Lá pelas tantas, a matadora Ana é contratada para assassinar – pasmem – Orson Welles. E é quando se escancara a grande brincadeira do livro, quando o texto começa a jogar com um filme de Welles, de 1973, chamado “F for Fake”. Eu revi F for Fake há pouco, para acompanhar um trabalho de aula, e ele exatamente levanta uma série de questões a respeito de originalidade/falsificação. Xerxenesky faz com que se atravessem a vida de Ana e os filmes de Welles, a tarefa de Ana e as motivações de Welles, numa evocação dos atravessamentos entre alta e baixa cultura que são outro dos motes do romance. Afinal, Ana é uma assassina que metodicamente cita versos de Drummmond para se acalmar antes de puxar o gatilho.
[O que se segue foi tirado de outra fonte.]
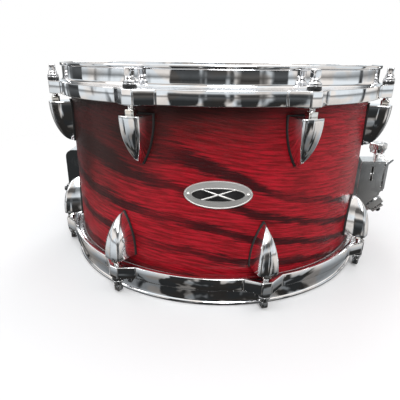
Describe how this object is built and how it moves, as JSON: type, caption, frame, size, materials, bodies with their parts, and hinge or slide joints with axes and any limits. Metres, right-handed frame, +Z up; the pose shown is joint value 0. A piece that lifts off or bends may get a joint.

A articulação F./F for Fake funciona bem: prende a atenção do leitor, curioso para saber de que jeito será desatado esse nó entre realidade e ficção. A falsidade do personagem Ana também funciona bem: Ana é uma estranha metáfora de si mesma e do próprio livro. O que não funciona bem, o que parece desandar é o rumo que a narrativa toma na terceira parte. Quando Xerxenesky desvia o foco do F de ficção e centra suas luzes no F de futuro (encontrei um vídeo no Youtube em que ele diz que o F do título aponta também para estes dois temas) o texto perde o ritmo, perde o interesse. Certamente, a ideia era mesmo a de produzir uma história inconclusiva, mas o inconclusivo aí frustra o leitor. Ana diz, sobre F for Fake: “Orson revela que a parte final de seu documentário é toda composta de mentiras”. Já o F. de Antônio Xerxenesky parece resvalar, bem em sua parte final, para o lado das verdades, o que dá uma enorme sensação de desamparo, parece que a trama dá uma volta sobre si mesma e acaba traindo as próprias intenções. Mas talvez eu pense isso apenas porque sou uma pessoa que acredita firmemente nas ficções. Ana comenta: “Assisti a Cidadão Kane e isso não me salvou”. Como assim?! Bem, eis aí alguém que é muito diferente de mim – com certeza.